Me at the NYC Liberation Seder

Rosh Hashanah

This past Monday, I returned to my childhood synagogue for my first Rosh Hashanah in my hometown since high school. I affixed my IfNotNow button to my sweater, took a deep breath, and walked in.

Back in April, two of the rabbis from my childhood synagogue synagogue saw the videos of IfNotNow’s Liberation Seders. They got in touch with my parents, and asked them to wish me a yasher koach on their behalf. I do not take their kind words for granted, but these same rabbis stand in silent approval when one of their colleagues say that this is “not the right time” to be critical of Israel. This new year will mark fifty years of the Israeli occupation, and if this is not the right time to speak up, I don’t know what is.
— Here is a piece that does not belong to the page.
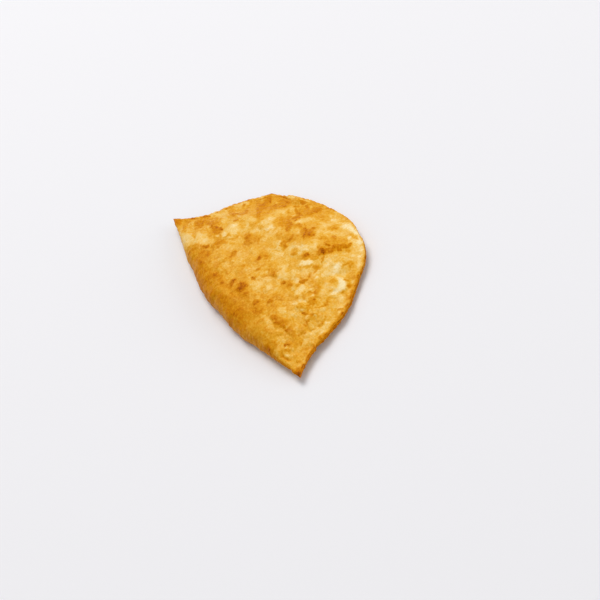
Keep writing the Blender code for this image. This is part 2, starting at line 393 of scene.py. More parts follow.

The rabbi who spoke about being unable to criticize certainly sees my button when they greet me with a hug, but they say nothing about it, which is exactly what I expect. Most people act as if they do not notice it my button. Still, I feel glad to be wearing it, as one of the rabbis who quietly passed on their good wishes to my parents gives a sermon about the importance of bringing one’s Judaism to work for justice (and to the ballot box) in this upcoming year, and includes colonialism on a long list of societal injustices which we ought to fight against. Just before I leave, someone compliments me on it, and it is such a small gesture, but it feels enormous. There are so many of us out here, and the tide is turning.

So, this 5777, I hope for bravery, for myself and for my community. Bravery to keep doing the work, and to keep working for freedom and dignity for all, both locally and internationally. And bravery not to reject each other, but to hold each other accountable, which is both an act of protest and an act of love.